Tuesday, March 26, 2013

DISCIPLeINE



     This lenten season has been one that has been especially focused on discipline and on making more room for Jesus. My daughter, Jennifer, and I fasted for a week (liquids,juices) and she was a great inspiration and coach to me. I would like to say it was easy, but truth be told, I cried on day three! It got better from there.
     I have been reading the book "Lent and Easter Wisdom from Fulton J. Sheen" I have been sharing the daily reflections, scripture, prayers and spiritual-growth activities with the family at breakfast.  As a family, we have been going to daily mass Sunday through Friday). The discipline has been very good for me, as I usually don't get up until 9 or 10 and I have been wanting to get up earlier. Before Ash Wednesday, because of this wanting, I have set my alarm, but I hit snooze most of the time and justified that I stayed up late the night before, so I would just roll over and sometimes shut it off completely. This past six weeks has been especially easier to awaken and not to question if I feel like getting out of bed at 7 a.m. Although, I admit,  I am a little surprised at what a willing participant I have been, but then, I remember, I did pray for the Lord's help in leading a more disciplined life.

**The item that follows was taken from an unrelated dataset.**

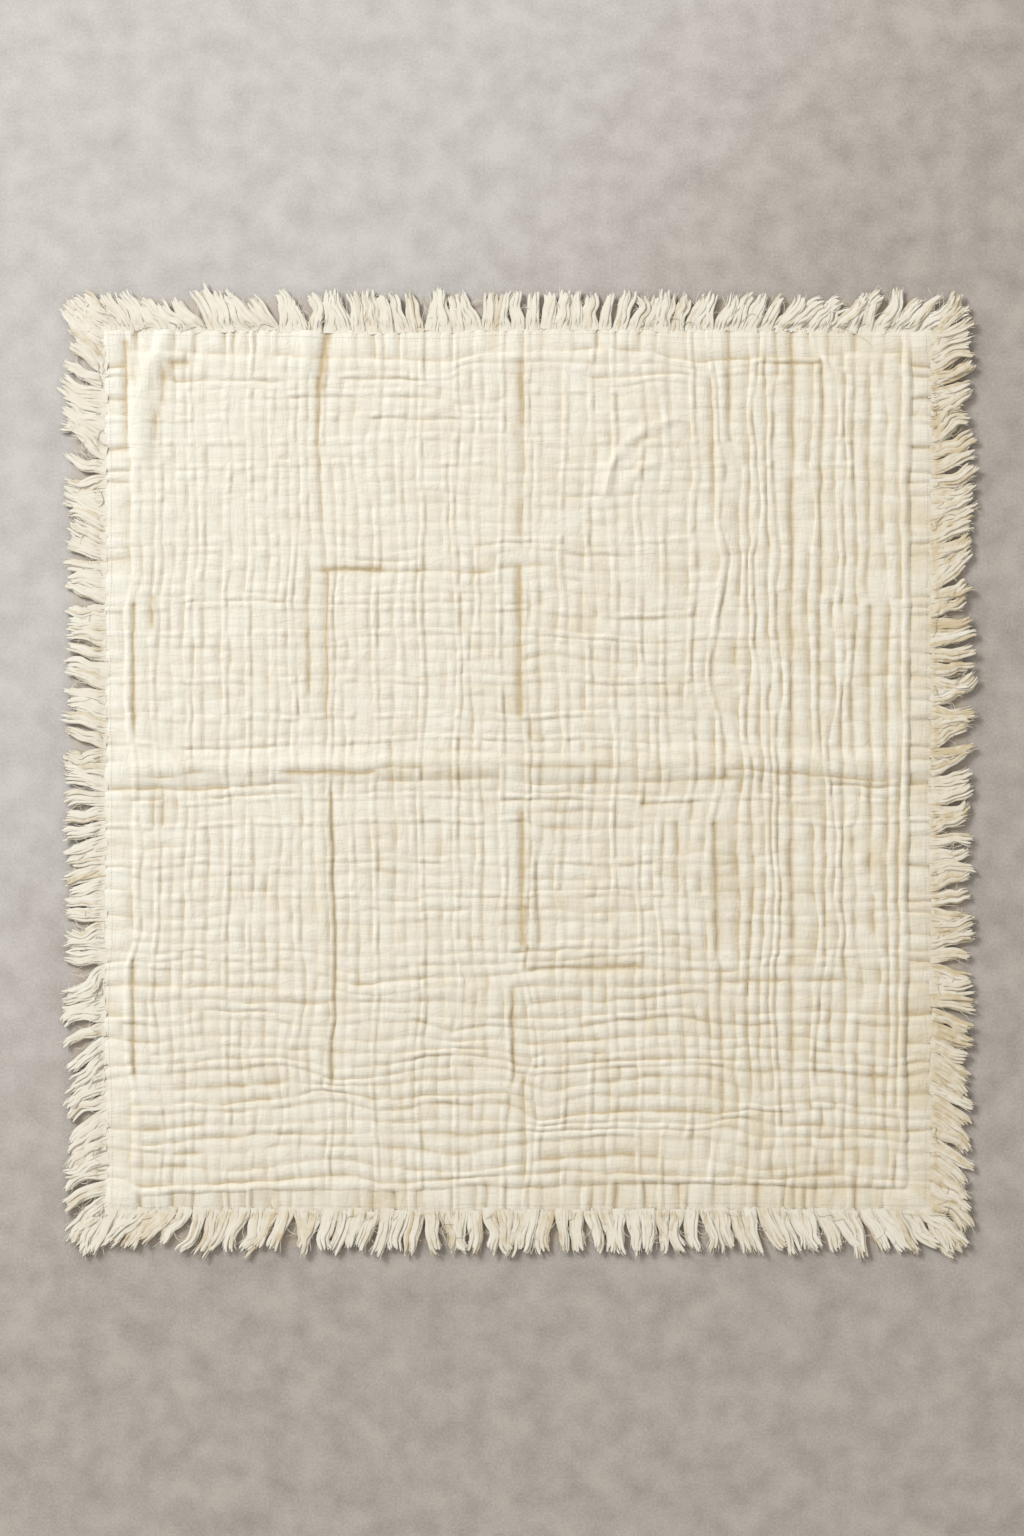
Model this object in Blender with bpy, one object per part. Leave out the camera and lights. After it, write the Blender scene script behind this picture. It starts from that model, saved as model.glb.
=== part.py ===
"""Swaddle blanket of crinkled cotton gauze with a yarn fringe on its four sides, laid flat.

Units are metres, +Z is up, and the blanket lies on the plane z = 0. The origin is below the middle
of the whole blanket, fringe included. +X runs along the shorter sides, +Y along the longer ones.

The cloth is one closed sheet. Its underside is flat but for one soft fold ridge that stands up
across the middle. Its upper face carries the crinkle: ribs that run down the cloth over most of its
length, and ribs that sweep across it in the lower part. Each side has a narrow strip, parted from
the cloth's edge, from which the fringe's tufts, here called locks, fan out over the surface.
"""

import math
import random
from collections import namedtuple

import bmesh
import bpy
from mathutils import Matrix
from mathutils import Vector

# ---- Driving sizes of the cloth ----
CLOTH_WIDTH = 0.908
CLOTH_LENGTH = 0.967
HEM_WIDTH = 0.028
DOWN_RIBS = 65          # ribs that run down the cloth, from hem to hem
ACROSS_RIBS = 17        # ribs that sweep across the lower part
CRINKLE_CHANGE = -0.236  # Y where the ribs change from running down to sweeping across

# ---- Thickness of the gauze layers, measured through the sheet ----
RIB_THICKNESS = 0.0029
FURROW_THICKNESS = 0.0017
HEM_THICKNESS = 0.0022
HEM_CRINKLE = 0.0004    # what a rib adds where it runs out over the hem
EDGE_THICKNESS = 0.0016
GROOVE_THICKNESS = 0.0013

# ---- Unevenness of the lying cloth ----
EDGE_WAVE = 0.0014      # how far the cut edges stray from straight
RIB_WANDER = 0.0042     # how far the ribs that run down stray sideways
SWEEP = 0.0070          # how far the ribs that run across bow up and down
PUFF = 0.00018          # slow swelling and sinking of the upper face

# ---- Main fold ridge, across the whole cloth ----
RIDGE_LIFT = 0.0046
RIDGE_ROWS = (0.034, 0.022, 0.010, -0.003, -0.014)  # Y of its foot, flank, crest, flank and foot
RIDGE_FADE = 0.050      # distance from a side edge over which the ridge lies down

# ---- Fold marks: shallow creases where the blanket was folded for storage ----
FoldMark = namedtuple("FoldMark", "runs place half_width dip")
FOLD_MARKS = (
    FoldMark(runs="across", place=0.233, half_width=0.012, dip=0.0005),
    FoldMark(runs="across", place=-0.014, half_width=0.009, dip=0.0004),
    FoldMark(runs="across", place=-0.236, half_width=0.012, dip=0.0004),
    FoldMark(runs="down", place=-0.2115, half_width=0.007, dip=0.0005),
    FoldMark(runs="down", place=0.0015, half_width=0.007, dip=0.0005),
    FoldMark(runs="down", place=0.2257, half_width=0.007, dip=0.0005),
)
RIB_START = 0.009       # the ribs reach their height this far inside the hem's groove
OPEN_ROW_STEP = 0.078   # widest spacing of grid rows between the folds
COARSE_STEP = 5         # every fifth column goes on below the change of crinkle

# ---- Fringe ----
STRIP_GAP = 0.0003      # between the cloth's edge and the strip that holds the locks
STRIP_WIDTH = 0.0040
STRIP_THICKNESS = 0.0018
STRIP_END = 0.0040      # a strip stops this far short of the cloth's corners
LOCK_PITCH = 0.0158
LOCK_FILL = 0.66        # width of a lock as a share of the pitch
LOCK_BEND_AT = 0.52     # where along its length a lock bends
LOCK_MID_HEIGHT = 0.0030
LOCK_TIP_HEIGHT = 0.0017
LOCK_MID_WIDTH = 1.04   # widths as shares of the width at the root
LOCK_TIP_WIDTH = 0.74
LOCK_TOP_INSET = 0.74   # a lock's upper face is narrower than its flat underside
LEAN_JITTER = 2.0       # degrees
CURL_JITTER = 5.0       # degrees between a lock's root and its tip
SHORTEST_LOCK = 0.86    # share of the full reach
FRINGE_SEED = 31

# One row a side. "along" and "outward" are directions, "wave" is the phase of the edge's waviness.
FringeSide = namedtuple("FringeSide", "name along outward reach wave leans")
# Lean of the locks, in degrees towards "along", at a share of the side's length.
Lean = namedtuple("Lean", "share degrees")
FRINGE_SIDES = (
    FringeSide(
        name="fringe_top", along=(1, 0), outward=(0, 1), reach=0.0440, wave=0.4,
        leans=(Lean(0.0, -46), Lean(0.12, -37), Lean(0.35, -17), Lean(0.5, -1), Lean(0.7, 19),
               Lean(1.0, 42)),
    ),
    FringeSide(
        name="fringe_bottom", along=(1, 0), outward=(0, -1), reach=0.0485, wave=2.1,
        leans=(Lean(0.0, -38), Lean(0.15, -33), Lean(0.35, -12), Lean(0.5, 0), Lean(0.65, 6),
               Lean(0.8, 24), Lean(1.0, 40)),
    ),
    FringeSide(
        name="fringe_left", along=(0, 1), outward=(-1, 0), reach=0.0470, wave=3.3,
        leans=(Lean(0.0, -42), Lean(0.18, -34), Lean(0.3, -8), Lean(0.55, 2), Lean(0.75, 13),
               Lean(0.9, 30), Lean(1.0, 39)),
    ),
    FringeSide(
        name="fringe_right", along=(0, 1), outward=(1, 0), reach=0.0470, wave=5.0,
        leans=(Lean(0.0, -42), Lean(0.15, -34), Lean(0.26, -6), Lean(0.4, 8), Lean(0.55, 18),
               Lean(0.8, 27), Lean(1.0, 32)),
    ),
)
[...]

Now, as I look back, my decision was made mid February and I can pat myself on the back, or I can see that He has made me a cheerful giver of this time reserved for Him. At the beginning of lent I heard a priest say that so many of us think of lent as a time of year we can't do this or we must give up something. We can choose to do it disinterested and mechanical or make it all about our will power or we can make it purposeful and intentional and re frame it as it should be and that is "Where is it that I am not living like you? and How do I not yet really know you?" Hence the purpose for prayer, fasting, and almsgiving.
     One more thing I am thankful for....The peaceful, willing, hearts of my children and grandson Frankie to get up and not complain. I, really, have not heard one complaint in six weeks. Wow! Them and me too? Believe in miracles!



Teach me goodness and discipline and knowledge; for I have believed thy commandments. Psalm 118:66

I pray for His grace to be the disciplined disciple he wishes me to be.